Who benefits from atrazine? Weeding out the truth about a controversial herbicide
Atrazine, the chemical weed killer used on tens of millions of acres of corn in the U.S., is hazardous to our health and to the environment. Evidence suggests that exposure to atrazine damages men and women’s reproductive health, weakens immune systems in wildlife, and may contribute to the risk of cancer. So what’s the tradeoff? In 2011, five papers sponsored by Syngenta, a European company that produces atrazine, claimed that the potent, low-cost herbicide has huge economic benefits. But a recent Synapse study on behalf of the Natural Resources Defense Council (NRDC) finds that the Syngenta analyses, which rely on flawed economic assumptions, exaggerate atrazine’s benefits while overlooking non-harmful alternatives.
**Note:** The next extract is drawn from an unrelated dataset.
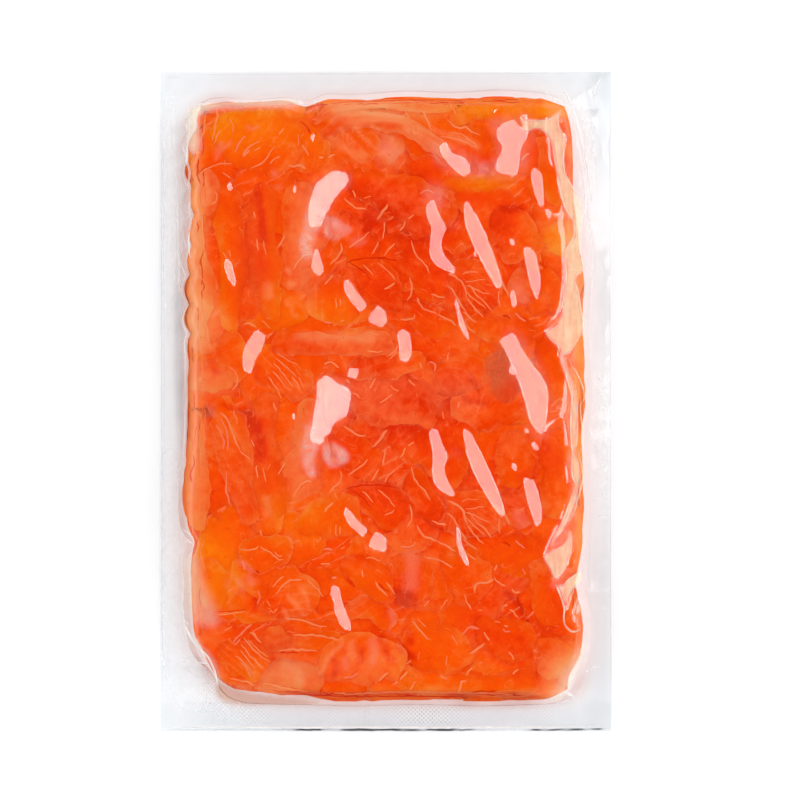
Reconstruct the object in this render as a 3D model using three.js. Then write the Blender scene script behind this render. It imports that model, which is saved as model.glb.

Syngenta’s “Atrazine Benefits Team” ignores non-chemical or low-chemical alternatives to atrazine, including methods such as crop rotation, intercropping, enhanced crop competitiveness, and other techniques that have the advantage of not proliferating herbicide-resistant weeds. Meanwhile, atrazine resistance has been detected in six of the ten most common weeds that contribute to weed pressure on corn. The papers also omit or inadequately assess alternative herbicide combinations that may offer comparable or even superior weed-killing power.
Even if one accepts the overstated effects of atrazine on crop yields, two of the three Syngenta papers that project economic impacts make the erroneous assumption that corn prices will remain constant regardless of crop yield. In fact, the price of corn fluctuates in response to changes in supply and demand. According to the one Syngenta paper that uses a more sophisticated model, eliminating atrazine would result in a 4.4 percent reduction in corn production and an 8 percent rise in the price of corn. As a result, corn growers’ revenue would increase by 3.2 percent (or $1.7 billion). The graph below illustrates the impact of eliminating atrazine on farm revenue from ten crops, including corn.
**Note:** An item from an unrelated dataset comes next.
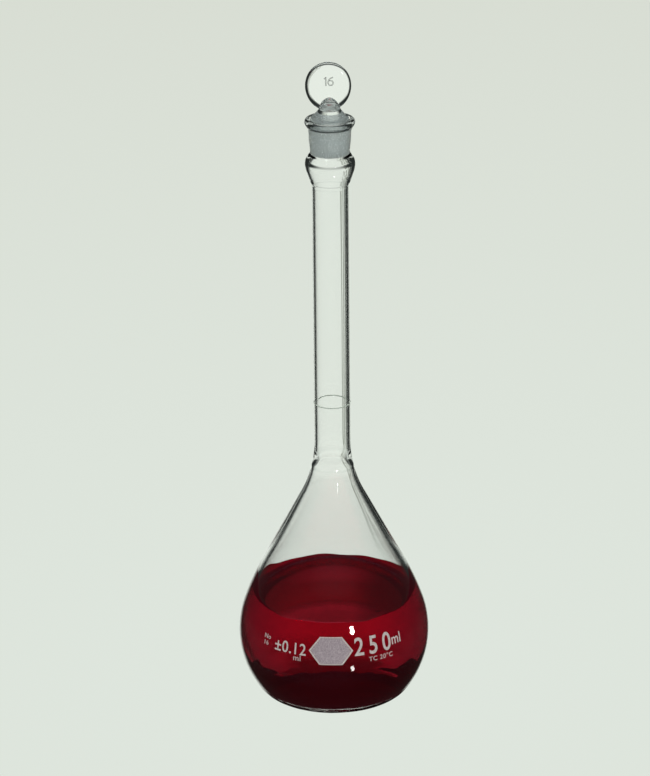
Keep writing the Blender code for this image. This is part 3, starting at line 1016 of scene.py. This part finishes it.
def lettering(text, height, width_scale=1.0, embolden=0.0, spacing=1.06):
    """The outline of a text as a flat mesh centred on the origin, its capitals height tall."""
    curve = bpy.data.curves.new("lettering", "FONT")
    curve.body = text
    curve.size = height / CAPITAL_SHARE
    curve.offset = embolden
    curve.resolution_u = 6
    curve.space_character = spacing
    obj = bpy.data.objects.new("lettering", curve)
    bpy.context.scene.collection.objects.link(obj)
    bpy.context.view_layer.update()
    mesh = bpy.data.meshes.new_from_object(obj)
    bpy.data.objects.remove(obj)
    shape = bmesh.new()
    shape.from_mesh(mesh)
    bpy.data.meshes.remove(mesh)
    xs = [v.co.x for v in shape.verts]
    middle = (min(xs) + max(xs)) / 2
    for vert in shape.verts:
        vert.co.x = (vert.co.x - middle) * width_scale
        vert.co.y -= height / 2
    return shape


def make_text(name, text, height, azimuth, latitude, mat, **style):
    """A fired text on the ball, at an azimuth and a latitude in degrees."""
    shape = lettering(text, height, **style)
    bmesh.ops.remove_doubles(shape, verts=shape.verts, dist=TOUCH)
    cut_in_cells(shape, LETTER_CELL)
    return raise_mark(name, shape, mat, ball_place(math.radians(latitude), math.radians(azimuth)))


def hexagon(width, flat_width, height):
    half, flat, up = width / 2, flat_width / 2, height / 2
    return [(half, 0), (flat, up), (-flat, up), (-half, 0), (-flat, -up), (flat, -up)]


def make_patch(mat, border_mat):
    """The six-sided write-on patch and its brighter border."""
    outer = hexagon(PATCH_WIDTH, PATCH_FLAT_WIDTH, PATCH_HEIGHT)
    share = 1 - 2 * PATCH_BORDER / PATCH_HEIGHT
    inner = [(x * share - math.copysign(PATCH_POINT_INSET, x), y * share) for x, y in outer]
    place = ball_place(PATCH_LATITUDE, PATCH_AZIMUTH)
    field = bmesh.new()
    field.faces.new([field.verts.new((x, y, 0.0)) for x, y in inner])
    cut_in_cells(field, LETTER_CELL)
    border = bmesh.new()
    ring_out = [border.verts.new((x, y, 0.0)) for x, y in outer]
    ring_in = [border.verts.new(BORDER_CLEARANCE * Vector((x, y, 0.0))) for x, y in inner]
    join_rings(border, ring_out, ring_in)
    cut_in_cells(border, LETTER_CELL)
    return [
        raise_mark("write_on_patch", field, mat, place),
        raise_mark("patch_border", border, border_mat, place),
    ]


# --- Studio ---


def make_camera():
    data = bpy.data.cameras.new("camera")
    data.lens = CAMERA_LENS
    camera = bpy.data.objects.new("camera", data)
    bpy.context.scene.collection.objects.link(camera)
    turn = (CAMERA_AIM - CAMERA_PLACE).to_track_quat("-Z", "Y").to_matrix().to_4x4()
    roll = Matrix.Rotation(CAMERA_ROLL, 4, "Z")
    camera.matrix_world = Matrix.Translation(CAMERA_PLACE) @ turn @ roll
    bpy.context.scene.camera = camera
    bpy.context.view_layer.update()
    return camera


def stage_mesh(name, width, depth, mat, cells=1):
    """A flat rectangle of the stage."""
    shape = bmesh.new()
    bmesh.ops.create_grid(shape, x_segments=cells, y_segments=cells, size=0.5)
    for vert in shape.verts:
        vert.co.x *= width
        vert.co.y *= depth
    mesh = bpy.data.meshes.new(name)
    shape.to_mesh(mesh)
    shape.free()
    obj = add_object(name, mesh, [mat])
    return obj


def emission_material(name):
    mat, tree, shader = new_material(name)
    tree.nodes.remove(shader)
    glow = add_node(tree, "ShaderNodeEmission")
    link(glow.outputs["Emission"], tree.nodes["Material Output"].inputs["Surface"])
    mat.cycles.emission_sampling = "NONE"
    return mat, tree, glow


def make_floor():
    """A pale, evenly lit floor, a little darker far off."""
    mat, tree, glow = emission_material("floor_paper")
    tones = ramp(tree, distance_from_axis(tree), [(0.0, FLOOR_NEAR), (1.0, FLOOR_FAR)])
    link(tones, glow.inputs["Color"])
    floor = stage_mesh("floor", FLOOR_SIZE, FLOOR_SIZE, mat)
    floor.visible_glossy = False
    floor.visible_transmission = False


def make_world():
    """Pale for the camera and for mat surfaces, and dark with a dim blue sky for the glass."""
    world = bpy.data.worlds.new("studio")
    bpy.context.scene.world = world
    world.use_nodes = True
    tree = world.node_tree
    pale = tree.nodes["Background"]
    pale.inputs["Color"].default_value = (*FLOOR_FAR, 1.0)
    dim = add_node(tree, "ShaderNodeBackground")
    up = split_place(tree, "Generated")["Z"]
    link(ramp(tree, up, DIM_SKY), dim.inputs["Color"])
    rays = add_node(tree, "ShaderNodeLightPath").outputs
    seen = calculate(tree, "ADD", rays["Is Camera Ray"], rays["Diffuse Depth"], use_clamp=True)
    show_mix(tree, seen, dim.outputs["Background"], pale.outputs["Background"], "World Output")


def hide_from_camera(obj):
    obj.visible_camera = False
    obj.visible_diffuse = False
    obj.visible_shadow = False
    obj.visible_volume_scatter = False


def field_share(tree, beyond):
    """1 over most of the bright field, and 0 past the soft edges that its angles give it."""
    place = split_place(tree)
    share = None
    for axis, sign, angles in FIELD_EDGES:
        span = [sign * beyond * math.tan(math.radians(angle)) for angle in angles]
        edge = between(tree, place[axis], span, 1.0, 0.0, "SMOOTHSTEP")
        share = edge if share is None else calculate(tree, "MULTIPLY", share, edge)
    return share


def make_bright_field(camera):
    """A bright card far behind the flask, with soft edges. Past it the glass sees black."""
    beyond = BRIGHT_FIELD_DISTANCE - CAMERA_TO_FLASK
    mat, tree, glow = emission_material("bright_field")
    span = [beyond * math.tan(math.radians(angle)) for angle in STREAKS_FADE]
    beside = between(tree, split_place(tree)["X"], span, curve="SMOOTHSTEP")
    streaks = ramp(tree, noise(tree, STREAK_SCALE, stretch=STREAK_STRETCH), STREAK_TINTS)
    tone = add_node(tree, "ShaderNodeMix", {"A": (*BRIGHT_FIELD, 1.0)}, data_type="RGBA")
    link(beside, tone.inputs["Factor"])
    link(streaks, tone.inputs["B"])
    link(tone.outputs["Result"], glow.inputs["Color"])
    clear = add_node(tree, "ShaderNodeBsdfTransparent")
    share = field_share(tree, beyond)
    show_mix(tree, share, clear.outputs["BSDF"], glow.outputs["Emission"])
    size = 2 * beyond * math.tan(math.radians(FIELD_REACH))
    card = stage_mesh("bright_field", size, size, mat)
    hide_from_camera(card)
    fix_to_camera(card, camera)
    card.location = (0.0, 0.0, -BRIGHT_FIELD_DISTANCE)


def side_shade(tree, distance):
    """1 along the middle of the floor, and less close to the foot on the right."""
    radii = (SIDE_SHADE_RADIUS, SIDE_SHADE_RADIUS + SIDE_SHADE_FADE)
    least = between(tree, distance, radii, SIDE_SHADE_LEAST, 1.0, "SMOOTHSTEP")
    span = (SIDE_SHADE_START, SIDE_SHADE_END)
    side = between(tree, split_place(tree)["X"], span, 1.0, 1.0, "SMOOTHSTEP")
    link(least, side.node.inputs["To Max"])
    return side


def make_near_floor():
    """The floor round the foot as the glass sees it: shaded under the flask, and gone by its rim."""
    mat, tree, glow = emission_material("near_floor")
    distance = distance_from_axis(tree)
    share = add_node(tree, "ShaderNodeMath", {1: NEAR_FLOOR_RADIUS}, operation="DIVIDE")
    link(distance, share.inputs[0])
    stops = [
        (0.9 * SHADE_INNER_RADIUS / NEAR_FLOOR_RADIUS, FLOOR_NEAR),
        (1.1 * SHADE_INNER_RADIUS / NEAR_FLOOR_RADIUS, SHADE),
        (SHADE_OUTER_RADIUS / NEAR_FLOOR_RADIUS, SHADE),
        (SHADE_END_RADIUS / NEAR_FLOOR_RADIUS, FLOOR_NEAR),
        (1.0, FLOOR_NEAR),
    ]
    link(ramp(tree, share.outputs["Value"], stops), glow.inputs["Color"])
    link(side_shade(tree, distance), glow.inputs["Strength"])
    radii = (NEAR_FLOOR_FADE_START, NEAR_FLOOR_RADIUS)
    gone = between(tree, distance, radii, curve="SMOOTHSTEP")
    clear = add_node(tree, "ShaderNodeBsdfTransparent")
    show_mix(tree, gone, glow.outputs["Emission"], clear.outputs["BSDF"])
    width = 2 * NEAR_FLOOR_RADIUS
    disc = stage_mesh("near_floor", width, width, mat, NEAR_FLOOR_CELLS)
    disc.location = (0.0, 0.0, -NEAR_FLOOR_DEPTH)
    hide_from_camera(disc)
    disc.visible_glossy = False


def fix_to_camera(obj, camera):
    obj.parent = camera
    obj.matrix_parent_inverse = Matrix.Identity(4)


def face_ball(obj, camera, direction, distance):
    """Fixes a lamp or a card to the camera, this far from the ball and facing it."""
    fix_to_camera(obj, camera)
    ball = camera.matrix_world.inverted() @ Vector((0.0, 0.0, BULB_CENTRE_Z))
    outwards = Vector(direction).normalized()
    obj.location = ball + outwards * distance
    obj.rotation_mode = "QUATERNION"
    obj.rotation_quaternion = outwards.to_track_quat("Z", "Y")


def make_softbox(camera):
    """A small oval softbox by the camera, to its right."""
    data = bpy.data.lights.new("softbox", "AREA")
    data.shape = "ELLIPSE"
    data.size, data.size_y = SOFTBOX_SIZE
    data.energy = SOFTBOX_ENERGY
    light = bpy.data.objects.new("softbox", data)
    bpy.context.scene.collection.objects.link(light)
    light.visible_camera = False
    face_ball(light, camera, SOFTBOX_DIRECTION, SOFTBOX_DISTANCE)


def make_glint_card(camera):
    """A small bright card low at the front right, seen only as a glint on the ball."""
    mat, _, glow = emission_material("glint_card")
    set_inputs(glow, {"Color": GLINT_COLOUR, "Strength": GLINT_STRENGTH})
    card = stage_mesh("glint_card", *GLINT_CARD_SIZE, mat)
    hide_from_camera(card)
    card.visible_transmission = False
    face_ball(card, camera, GLINT_DIRECTION, GLINT_DISTANCE)


def make_marks(white, lilac):
    """The patch and the fired texts. Their places are degrees round the ball and above its middle."""
    marks = make_patch(lilac, white)
    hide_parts("marking_patch")
    digits = {"width_scale": 0.8, "spacing": 1.45, "embolden": 0.14 * MM}
    unit = {"width_scale": 0.8, "embolden": 0.06 * MM}
    tolerance = {"width_scale": 0.88, "embolden": 0.05 * MM}
    for name, text, height, azimuth, latitude, style in (
        ("volume_mark", "250", 7.6 * MM, 24.5, 13.0, digits),
        ("unit_mark", "ml", 4.5 * MM, 41.0, 13.0, unit),
        ("temperature_mark", "TC 20°C", 2.0 * MM, 29.2, 4.2, {"spacing": 1.1}),
        ("tolerance_mark", "±0.12", 4.9 * MM, -28.0, 10.8, tolerance),
        ("tolerance_unit_mark", "ml", 2.5 * MM, -23.0, 5.2, {}),
        ("joint_size_mark", "16", 1.9 * MM, -45.5, 9.6, {}),
        ("joint_mark", "No", 1.9 * MM, -45.0, 13.6, {}),
    ):
        marks.append(make_text(name, text, height, azimuth, latitude, white, **style))
    for mark in marks:
        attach(mark, "flask")


def build_flask():
    glass = clear_glass("flask_glass")
    add_heel_ripples(glass)
    wet_glass = wetted_glass("wetted_glass")
    socket_clear = clear_glass("socket_clear")
    ground = ground_glass("ground_socket")
    seam = fused_seam("fused_seam")
    side = solution("solution_side", 1.0)
    top = solution_top("solution_top")
    line = enamel("line_enamel_grain", LINE_TONES, 3000.0, LINE_CLEARNESS)
    flask = {
        make_bulb(glass, wet_glass, seam): ("bulb", "clear_glass"),
        make_neck(glass, seam): ("neck_tube", "clear_glass"),
        make_socket(socket_clear, ground, seam): ("stopper_socket", "clear_glass"),
        make_solution(side, top): ("red_solution", "red_solution"),
        make_line(line): ("graduation_line", "line_enamel"),
    }
    for piece, (node, slot) in flask.items():
        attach(piece, "flask")
        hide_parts(node)
    white = enamel("letter_enamel", LETTER_TONES, 2400.0)
    lilac = enamel("patch_field_enamel", PATCH_TONES, 2700.0)
    make_marks(white, lilac)


def build_stopper():
    glass = clear_glass("stopper_clear")
    stopper = make_stopper(glass, ground_glass("ground_plug"))
    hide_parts("stopper")
    for piece in (stopper, make_disc_mark(glass)):
        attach(piece, "stopper")


def build_studio():
    scene = bpy.context.scene
    scene.view_settings.view_transform = "Standard"
    scene.cycles.max_bounces = MOST_BOUNCES
    scene.cycles.transmission_bounces = MOST_BOUNCES
    scene.cycles.glossy_bounces = MOST_GLOSSY_BOUNCES
    scene.cycles.sample_clamp_indirect = MOST_INDIRECT_LIGHT
    camera = make_camera()
    make_world()
    make_floor()
    make_bright_field(camera)
    make_near_floor()
    make_softbox(camera)
    make_glint_card(camera)


build_flask()
build_stopper()
build_studio()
Rather than focusing on how eliminating atrazine would benefit corn growers and their families—not only in terms of revenue, but in terms of avoided health and environmental risks—the Syngenta team focuses on the “losers” in an atrazine-free scenario. Of the 11 billion bushels of corn produced in the United States in 2012, 40 percent was used for ethanol production and 37 percent for animal feed. Ethanol and livestock producers would take the biggest hit if corn prices were to rise.
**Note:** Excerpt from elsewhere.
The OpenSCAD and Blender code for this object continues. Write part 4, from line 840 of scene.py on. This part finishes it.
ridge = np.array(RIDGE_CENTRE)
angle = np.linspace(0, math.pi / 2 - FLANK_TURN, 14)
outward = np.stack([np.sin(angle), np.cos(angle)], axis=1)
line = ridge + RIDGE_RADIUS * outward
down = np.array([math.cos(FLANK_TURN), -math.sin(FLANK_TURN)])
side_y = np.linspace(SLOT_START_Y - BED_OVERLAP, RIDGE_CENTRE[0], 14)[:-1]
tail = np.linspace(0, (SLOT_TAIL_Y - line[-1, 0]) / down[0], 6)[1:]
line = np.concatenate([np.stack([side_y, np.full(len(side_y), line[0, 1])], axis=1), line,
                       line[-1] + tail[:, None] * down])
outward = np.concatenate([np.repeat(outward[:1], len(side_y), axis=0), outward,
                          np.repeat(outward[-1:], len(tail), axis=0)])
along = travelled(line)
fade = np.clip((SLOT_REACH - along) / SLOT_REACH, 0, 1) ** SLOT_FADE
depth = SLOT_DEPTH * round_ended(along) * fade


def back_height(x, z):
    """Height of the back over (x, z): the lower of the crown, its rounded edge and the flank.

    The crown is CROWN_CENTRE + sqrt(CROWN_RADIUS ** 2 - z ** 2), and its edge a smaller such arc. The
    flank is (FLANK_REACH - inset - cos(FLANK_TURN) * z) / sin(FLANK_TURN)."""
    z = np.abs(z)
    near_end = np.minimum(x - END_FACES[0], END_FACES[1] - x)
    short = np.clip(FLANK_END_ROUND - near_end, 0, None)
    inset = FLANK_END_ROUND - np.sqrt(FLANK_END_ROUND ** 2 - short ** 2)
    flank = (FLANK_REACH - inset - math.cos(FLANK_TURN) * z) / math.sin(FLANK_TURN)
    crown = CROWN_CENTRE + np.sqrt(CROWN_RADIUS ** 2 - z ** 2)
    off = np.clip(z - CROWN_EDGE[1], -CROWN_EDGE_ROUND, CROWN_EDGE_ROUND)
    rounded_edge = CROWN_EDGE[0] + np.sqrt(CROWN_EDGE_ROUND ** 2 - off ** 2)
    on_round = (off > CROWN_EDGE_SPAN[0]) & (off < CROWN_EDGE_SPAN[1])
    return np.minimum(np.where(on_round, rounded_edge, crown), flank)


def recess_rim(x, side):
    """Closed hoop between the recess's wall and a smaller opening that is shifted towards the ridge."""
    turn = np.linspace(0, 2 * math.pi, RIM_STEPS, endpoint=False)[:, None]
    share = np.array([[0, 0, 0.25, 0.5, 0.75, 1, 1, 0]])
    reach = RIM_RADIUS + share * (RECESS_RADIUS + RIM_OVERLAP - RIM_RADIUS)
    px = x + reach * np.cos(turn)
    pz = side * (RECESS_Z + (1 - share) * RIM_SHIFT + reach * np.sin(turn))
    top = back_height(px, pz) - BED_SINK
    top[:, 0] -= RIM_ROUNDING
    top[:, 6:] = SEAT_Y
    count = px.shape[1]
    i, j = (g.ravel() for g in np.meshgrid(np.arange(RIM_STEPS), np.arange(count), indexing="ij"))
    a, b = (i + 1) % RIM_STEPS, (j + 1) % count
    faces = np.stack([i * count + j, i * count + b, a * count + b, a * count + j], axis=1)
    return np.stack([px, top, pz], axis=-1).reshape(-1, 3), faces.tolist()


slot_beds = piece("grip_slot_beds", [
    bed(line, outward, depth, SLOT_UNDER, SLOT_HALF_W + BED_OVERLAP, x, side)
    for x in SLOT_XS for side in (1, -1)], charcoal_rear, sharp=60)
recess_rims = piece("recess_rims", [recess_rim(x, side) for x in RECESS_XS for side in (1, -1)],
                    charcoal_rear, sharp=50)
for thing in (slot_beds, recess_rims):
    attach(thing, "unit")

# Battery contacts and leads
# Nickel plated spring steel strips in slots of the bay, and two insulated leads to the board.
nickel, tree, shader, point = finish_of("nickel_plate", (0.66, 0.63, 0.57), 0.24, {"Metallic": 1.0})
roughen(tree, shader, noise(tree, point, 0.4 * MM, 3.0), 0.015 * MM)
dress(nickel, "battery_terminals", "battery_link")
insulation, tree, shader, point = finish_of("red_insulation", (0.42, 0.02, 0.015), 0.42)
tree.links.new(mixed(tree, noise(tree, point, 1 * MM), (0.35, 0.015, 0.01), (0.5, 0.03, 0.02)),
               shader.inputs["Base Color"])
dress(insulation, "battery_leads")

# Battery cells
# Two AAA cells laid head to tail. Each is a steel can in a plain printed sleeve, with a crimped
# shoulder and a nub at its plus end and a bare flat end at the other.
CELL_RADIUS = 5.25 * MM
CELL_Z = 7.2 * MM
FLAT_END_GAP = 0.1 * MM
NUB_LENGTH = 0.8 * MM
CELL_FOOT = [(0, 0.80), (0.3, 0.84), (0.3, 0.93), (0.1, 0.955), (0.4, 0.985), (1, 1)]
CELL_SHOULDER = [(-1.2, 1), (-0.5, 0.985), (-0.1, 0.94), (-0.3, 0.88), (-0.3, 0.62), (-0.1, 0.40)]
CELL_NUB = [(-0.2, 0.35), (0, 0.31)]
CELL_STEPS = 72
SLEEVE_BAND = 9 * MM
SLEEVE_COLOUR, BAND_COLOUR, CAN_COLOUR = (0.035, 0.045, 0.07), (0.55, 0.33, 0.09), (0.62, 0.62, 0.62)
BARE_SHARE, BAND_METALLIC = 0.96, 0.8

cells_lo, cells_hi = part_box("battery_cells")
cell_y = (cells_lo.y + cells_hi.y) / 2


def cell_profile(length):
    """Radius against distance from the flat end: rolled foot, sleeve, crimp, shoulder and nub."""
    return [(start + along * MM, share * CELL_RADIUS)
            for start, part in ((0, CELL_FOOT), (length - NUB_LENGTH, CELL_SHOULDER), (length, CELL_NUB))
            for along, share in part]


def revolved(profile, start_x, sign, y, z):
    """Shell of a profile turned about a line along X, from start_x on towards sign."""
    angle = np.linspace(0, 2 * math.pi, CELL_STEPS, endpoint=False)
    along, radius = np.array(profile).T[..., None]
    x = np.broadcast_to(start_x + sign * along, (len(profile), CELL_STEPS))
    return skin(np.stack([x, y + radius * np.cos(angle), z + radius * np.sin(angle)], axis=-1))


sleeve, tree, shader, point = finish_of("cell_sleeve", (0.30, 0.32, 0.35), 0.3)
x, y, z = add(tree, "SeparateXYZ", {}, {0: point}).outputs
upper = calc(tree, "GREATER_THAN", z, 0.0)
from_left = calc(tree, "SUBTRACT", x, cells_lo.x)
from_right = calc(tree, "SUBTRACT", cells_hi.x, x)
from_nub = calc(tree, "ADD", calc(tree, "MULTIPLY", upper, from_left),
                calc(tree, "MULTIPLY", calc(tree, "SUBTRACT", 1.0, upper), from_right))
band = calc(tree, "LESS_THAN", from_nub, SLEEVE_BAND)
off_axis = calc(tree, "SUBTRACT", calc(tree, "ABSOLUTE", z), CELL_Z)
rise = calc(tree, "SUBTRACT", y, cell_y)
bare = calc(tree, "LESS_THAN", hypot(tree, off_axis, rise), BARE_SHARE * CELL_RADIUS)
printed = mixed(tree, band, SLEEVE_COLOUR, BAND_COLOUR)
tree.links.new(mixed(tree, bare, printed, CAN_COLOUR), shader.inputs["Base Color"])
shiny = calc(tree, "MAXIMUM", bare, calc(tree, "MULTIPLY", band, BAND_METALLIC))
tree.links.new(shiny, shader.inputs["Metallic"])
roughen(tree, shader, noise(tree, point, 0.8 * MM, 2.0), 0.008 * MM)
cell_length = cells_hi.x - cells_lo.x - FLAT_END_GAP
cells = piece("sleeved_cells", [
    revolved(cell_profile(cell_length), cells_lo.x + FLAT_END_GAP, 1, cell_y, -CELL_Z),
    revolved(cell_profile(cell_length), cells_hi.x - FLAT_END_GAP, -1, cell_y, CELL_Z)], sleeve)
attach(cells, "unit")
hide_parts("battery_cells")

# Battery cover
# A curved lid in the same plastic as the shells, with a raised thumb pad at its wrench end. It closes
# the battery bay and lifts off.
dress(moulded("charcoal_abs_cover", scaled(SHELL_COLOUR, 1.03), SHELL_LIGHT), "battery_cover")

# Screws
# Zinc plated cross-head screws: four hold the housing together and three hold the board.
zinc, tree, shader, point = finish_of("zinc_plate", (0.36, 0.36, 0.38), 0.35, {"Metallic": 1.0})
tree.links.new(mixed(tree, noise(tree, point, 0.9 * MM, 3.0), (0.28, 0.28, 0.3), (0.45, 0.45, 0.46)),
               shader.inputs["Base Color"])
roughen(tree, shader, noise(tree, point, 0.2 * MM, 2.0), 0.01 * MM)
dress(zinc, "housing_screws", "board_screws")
And consumers? Ethanol is blended into gasoline and generally represents 10 percent or less of the total volume. An 8 percent increase in ethanol prices—a high estimate, since costs of ethanol production other than corn would not be affected—would lead to a less than 1 percent increase in gasoline prices ($0.03 per gallon at today’s prices). Meanwhile, agricultural research shows that a 6 percent increase in the price of corn translates into a 1 percent increase in the price of beef. At that rate, Syngenta’s atrazine-free scenario, with its 8 percent increase in the price of corn, would add only one penny to the cost of a quarter-pound burger, and a nickel to the cost of an 8-ounce steak. In other words, it would cost consumers only pennies to eliminate a toxic agricultural practice, increase farm revenues, and improve human and environmental health.